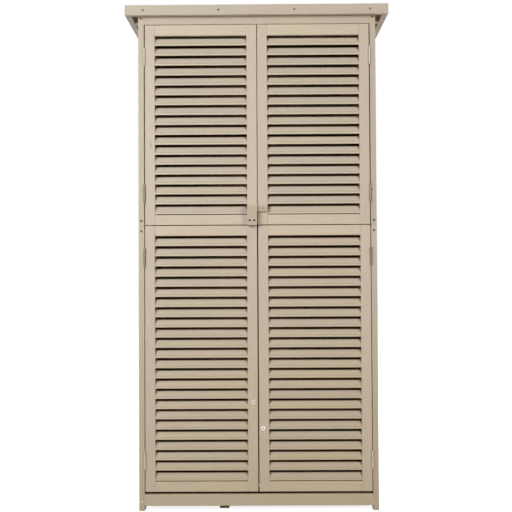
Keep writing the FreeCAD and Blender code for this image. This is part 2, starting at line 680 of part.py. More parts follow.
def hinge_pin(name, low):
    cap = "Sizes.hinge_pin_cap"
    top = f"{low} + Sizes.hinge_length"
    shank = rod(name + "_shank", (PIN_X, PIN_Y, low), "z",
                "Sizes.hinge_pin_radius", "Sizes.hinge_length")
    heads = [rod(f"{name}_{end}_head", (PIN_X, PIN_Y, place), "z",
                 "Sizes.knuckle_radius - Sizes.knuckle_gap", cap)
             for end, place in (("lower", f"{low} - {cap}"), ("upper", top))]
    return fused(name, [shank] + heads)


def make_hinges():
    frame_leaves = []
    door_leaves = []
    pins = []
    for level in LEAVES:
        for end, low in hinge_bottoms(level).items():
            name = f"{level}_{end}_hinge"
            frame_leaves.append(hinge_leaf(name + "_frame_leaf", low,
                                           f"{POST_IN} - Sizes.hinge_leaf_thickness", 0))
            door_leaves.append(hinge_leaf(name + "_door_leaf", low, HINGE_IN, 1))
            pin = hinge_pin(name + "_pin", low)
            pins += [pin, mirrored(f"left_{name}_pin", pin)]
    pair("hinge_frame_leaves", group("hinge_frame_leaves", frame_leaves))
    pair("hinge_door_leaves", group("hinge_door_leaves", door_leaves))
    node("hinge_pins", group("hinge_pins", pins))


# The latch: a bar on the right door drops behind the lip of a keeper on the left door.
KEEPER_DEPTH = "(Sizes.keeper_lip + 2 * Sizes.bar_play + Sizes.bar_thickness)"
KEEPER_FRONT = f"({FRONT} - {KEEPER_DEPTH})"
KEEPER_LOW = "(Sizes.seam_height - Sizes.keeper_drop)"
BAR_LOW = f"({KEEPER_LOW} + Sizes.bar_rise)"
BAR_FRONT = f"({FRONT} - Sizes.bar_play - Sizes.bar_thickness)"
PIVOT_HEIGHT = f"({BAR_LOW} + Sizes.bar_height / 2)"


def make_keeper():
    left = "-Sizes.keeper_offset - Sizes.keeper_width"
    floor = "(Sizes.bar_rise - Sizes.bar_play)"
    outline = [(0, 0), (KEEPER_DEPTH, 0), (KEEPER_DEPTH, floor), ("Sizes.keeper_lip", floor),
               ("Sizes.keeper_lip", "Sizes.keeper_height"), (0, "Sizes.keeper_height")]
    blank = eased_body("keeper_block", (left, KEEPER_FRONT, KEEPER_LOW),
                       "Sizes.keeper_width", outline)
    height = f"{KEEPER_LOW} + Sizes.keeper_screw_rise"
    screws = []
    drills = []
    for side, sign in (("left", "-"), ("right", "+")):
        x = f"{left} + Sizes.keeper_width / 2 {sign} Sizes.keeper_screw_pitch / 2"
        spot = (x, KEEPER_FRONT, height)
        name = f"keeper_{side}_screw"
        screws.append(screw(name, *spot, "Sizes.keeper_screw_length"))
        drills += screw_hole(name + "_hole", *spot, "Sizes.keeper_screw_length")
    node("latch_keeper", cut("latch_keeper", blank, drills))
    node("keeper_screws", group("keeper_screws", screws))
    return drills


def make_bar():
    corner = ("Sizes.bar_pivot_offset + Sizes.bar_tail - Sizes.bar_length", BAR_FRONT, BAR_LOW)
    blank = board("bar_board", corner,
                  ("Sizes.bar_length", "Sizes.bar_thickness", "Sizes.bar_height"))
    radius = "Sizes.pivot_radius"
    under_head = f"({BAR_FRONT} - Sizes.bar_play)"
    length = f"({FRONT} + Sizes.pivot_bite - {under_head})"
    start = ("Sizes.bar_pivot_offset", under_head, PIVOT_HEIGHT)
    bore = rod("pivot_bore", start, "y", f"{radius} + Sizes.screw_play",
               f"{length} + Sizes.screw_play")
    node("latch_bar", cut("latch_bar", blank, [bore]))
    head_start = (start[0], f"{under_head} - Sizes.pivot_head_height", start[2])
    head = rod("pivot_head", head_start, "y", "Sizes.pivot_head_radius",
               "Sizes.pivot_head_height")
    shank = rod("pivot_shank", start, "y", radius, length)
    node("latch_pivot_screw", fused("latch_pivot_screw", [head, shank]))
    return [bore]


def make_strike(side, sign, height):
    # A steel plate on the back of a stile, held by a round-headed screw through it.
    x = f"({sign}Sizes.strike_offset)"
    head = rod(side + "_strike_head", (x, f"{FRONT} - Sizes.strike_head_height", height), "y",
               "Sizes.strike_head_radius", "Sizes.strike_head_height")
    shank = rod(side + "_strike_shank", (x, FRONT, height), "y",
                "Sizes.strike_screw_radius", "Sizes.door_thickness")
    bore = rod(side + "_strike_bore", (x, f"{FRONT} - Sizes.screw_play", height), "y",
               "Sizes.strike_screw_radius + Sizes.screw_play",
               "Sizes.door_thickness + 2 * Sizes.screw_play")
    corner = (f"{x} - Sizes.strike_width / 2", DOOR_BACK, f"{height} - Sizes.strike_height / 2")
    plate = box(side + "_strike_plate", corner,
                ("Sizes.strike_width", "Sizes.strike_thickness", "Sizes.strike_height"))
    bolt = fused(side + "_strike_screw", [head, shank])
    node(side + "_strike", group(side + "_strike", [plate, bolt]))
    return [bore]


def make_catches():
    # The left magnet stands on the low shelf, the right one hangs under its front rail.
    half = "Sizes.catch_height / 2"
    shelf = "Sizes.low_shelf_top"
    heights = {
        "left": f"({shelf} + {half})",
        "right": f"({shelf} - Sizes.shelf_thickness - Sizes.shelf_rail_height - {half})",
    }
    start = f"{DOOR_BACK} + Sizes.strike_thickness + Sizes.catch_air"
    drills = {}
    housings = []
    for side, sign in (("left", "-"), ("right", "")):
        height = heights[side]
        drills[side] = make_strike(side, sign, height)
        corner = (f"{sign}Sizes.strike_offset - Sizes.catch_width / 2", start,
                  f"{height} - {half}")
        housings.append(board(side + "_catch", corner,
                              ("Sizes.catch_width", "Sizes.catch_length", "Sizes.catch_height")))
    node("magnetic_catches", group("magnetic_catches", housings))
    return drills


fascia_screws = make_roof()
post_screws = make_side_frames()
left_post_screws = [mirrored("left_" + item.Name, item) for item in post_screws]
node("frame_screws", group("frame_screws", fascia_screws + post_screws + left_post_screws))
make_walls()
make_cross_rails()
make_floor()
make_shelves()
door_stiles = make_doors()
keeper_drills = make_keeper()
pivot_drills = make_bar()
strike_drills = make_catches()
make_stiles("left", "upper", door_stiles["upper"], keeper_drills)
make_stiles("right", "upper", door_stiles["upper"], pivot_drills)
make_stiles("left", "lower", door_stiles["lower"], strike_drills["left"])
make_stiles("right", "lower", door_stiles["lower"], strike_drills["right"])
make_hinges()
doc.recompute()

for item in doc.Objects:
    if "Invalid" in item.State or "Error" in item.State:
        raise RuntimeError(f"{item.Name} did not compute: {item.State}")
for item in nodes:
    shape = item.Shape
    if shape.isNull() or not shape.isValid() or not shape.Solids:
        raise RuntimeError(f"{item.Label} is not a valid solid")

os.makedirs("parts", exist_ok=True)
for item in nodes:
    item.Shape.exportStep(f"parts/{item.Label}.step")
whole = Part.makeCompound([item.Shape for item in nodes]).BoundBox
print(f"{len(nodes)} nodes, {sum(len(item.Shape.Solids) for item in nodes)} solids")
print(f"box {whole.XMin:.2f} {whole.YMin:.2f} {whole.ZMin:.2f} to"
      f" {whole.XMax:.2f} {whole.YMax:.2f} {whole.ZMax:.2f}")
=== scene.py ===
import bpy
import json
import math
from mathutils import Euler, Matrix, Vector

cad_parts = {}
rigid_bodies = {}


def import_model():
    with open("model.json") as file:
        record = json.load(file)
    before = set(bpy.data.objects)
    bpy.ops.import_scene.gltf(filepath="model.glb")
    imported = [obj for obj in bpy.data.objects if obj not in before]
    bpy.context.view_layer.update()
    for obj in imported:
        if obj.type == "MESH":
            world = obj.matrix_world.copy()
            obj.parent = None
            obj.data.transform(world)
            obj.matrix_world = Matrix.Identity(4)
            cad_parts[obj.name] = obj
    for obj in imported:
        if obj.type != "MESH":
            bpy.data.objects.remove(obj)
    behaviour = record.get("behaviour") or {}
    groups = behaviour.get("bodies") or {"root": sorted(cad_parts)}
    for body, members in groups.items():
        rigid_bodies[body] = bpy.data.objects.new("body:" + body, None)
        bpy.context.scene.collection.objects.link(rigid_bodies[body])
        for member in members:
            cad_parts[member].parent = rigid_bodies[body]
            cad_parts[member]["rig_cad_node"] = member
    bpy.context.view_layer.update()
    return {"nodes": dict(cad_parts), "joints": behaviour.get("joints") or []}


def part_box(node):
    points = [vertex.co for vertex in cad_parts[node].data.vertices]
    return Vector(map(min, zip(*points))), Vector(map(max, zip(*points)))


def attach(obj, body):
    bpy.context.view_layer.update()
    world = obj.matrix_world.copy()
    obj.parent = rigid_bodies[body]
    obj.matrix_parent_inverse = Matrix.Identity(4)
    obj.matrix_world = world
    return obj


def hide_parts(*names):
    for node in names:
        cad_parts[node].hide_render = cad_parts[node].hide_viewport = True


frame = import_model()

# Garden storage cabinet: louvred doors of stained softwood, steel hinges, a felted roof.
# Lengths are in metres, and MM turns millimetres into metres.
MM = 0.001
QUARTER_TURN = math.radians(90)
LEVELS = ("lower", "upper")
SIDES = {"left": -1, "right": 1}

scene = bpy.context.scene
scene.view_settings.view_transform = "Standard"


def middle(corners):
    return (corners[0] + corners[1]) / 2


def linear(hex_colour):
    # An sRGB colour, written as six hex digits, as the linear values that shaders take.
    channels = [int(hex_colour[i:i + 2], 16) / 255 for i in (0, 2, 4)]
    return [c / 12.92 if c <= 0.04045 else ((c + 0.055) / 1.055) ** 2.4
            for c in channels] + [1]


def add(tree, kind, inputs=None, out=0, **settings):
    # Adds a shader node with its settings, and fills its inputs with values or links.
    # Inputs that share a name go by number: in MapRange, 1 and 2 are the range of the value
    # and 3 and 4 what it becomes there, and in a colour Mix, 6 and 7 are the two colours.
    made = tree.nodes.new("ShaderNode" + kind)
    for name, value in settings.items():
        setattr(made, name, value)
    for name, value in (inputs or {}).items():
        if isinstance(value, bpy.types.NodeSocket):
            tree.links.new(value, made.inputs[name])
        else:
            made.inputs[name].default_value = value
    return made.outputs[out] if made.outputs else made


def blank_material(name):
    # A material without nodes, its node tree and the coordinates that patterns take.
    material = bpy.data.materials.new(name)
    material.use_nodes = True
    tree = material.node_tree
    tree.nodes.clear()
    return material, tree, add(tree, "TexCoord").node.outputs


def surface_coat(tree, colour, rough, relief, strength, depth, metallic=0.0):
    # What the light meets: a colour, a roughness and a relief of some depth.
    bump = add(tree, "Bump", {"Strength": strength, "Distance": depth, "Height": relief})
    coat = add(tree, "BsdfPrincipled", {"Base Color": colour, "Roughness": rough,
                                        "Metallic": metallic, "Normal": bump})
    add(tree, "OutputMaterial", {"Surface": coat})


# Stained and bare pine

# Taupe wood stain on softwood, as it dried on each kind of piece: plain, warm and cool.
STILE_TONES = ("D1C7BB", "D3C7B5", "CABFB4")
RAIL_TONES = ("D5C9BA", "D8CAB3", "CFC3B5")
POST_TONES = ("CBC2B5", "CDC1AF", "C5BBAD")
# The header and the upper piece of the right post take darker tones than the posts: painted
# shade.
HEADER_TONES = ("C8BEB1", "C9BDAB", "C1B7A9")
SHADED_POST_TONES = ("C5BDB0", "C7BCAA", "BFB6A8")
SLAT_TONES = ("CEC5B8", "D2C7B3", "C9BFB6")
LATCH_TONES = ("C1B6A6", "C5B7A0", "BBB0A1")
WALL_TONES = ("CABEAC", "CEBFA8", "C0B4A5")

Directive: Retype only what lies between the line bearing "whole = Part.makeCompound([item.Shape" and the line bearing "imported = [obj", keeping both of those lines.

Final answer:
whole = Part.makeCompound([item.Shape for item in nodes]).BoundBox
print(f"{len(nodes)} nodes, {sum(len(item.Shape.Solids) for item in nodes)} solids")
print(f"box {whole.XMin:.2f} {whole.YMin:.2f} {whole.ZMin:.2f} to"
      f" {whole.XMax:.2f} {whole.YMax:.2f} {whole.ZMax:.2f}")
=== scene.py ===
import bpy
import json
import math
from mathutils import Euler, Matrix, Vector

cad_parts = {}
rigid_bodies = {}


def import_model():
    with open("model.json") as file:
        record = json.load(file)
    before = set(bpy.data.objects)
    bpy.ops.import_scene.gltf(filepath="model.glb")
    imported = [obj for obj in bpy.data.objects if obj not in before]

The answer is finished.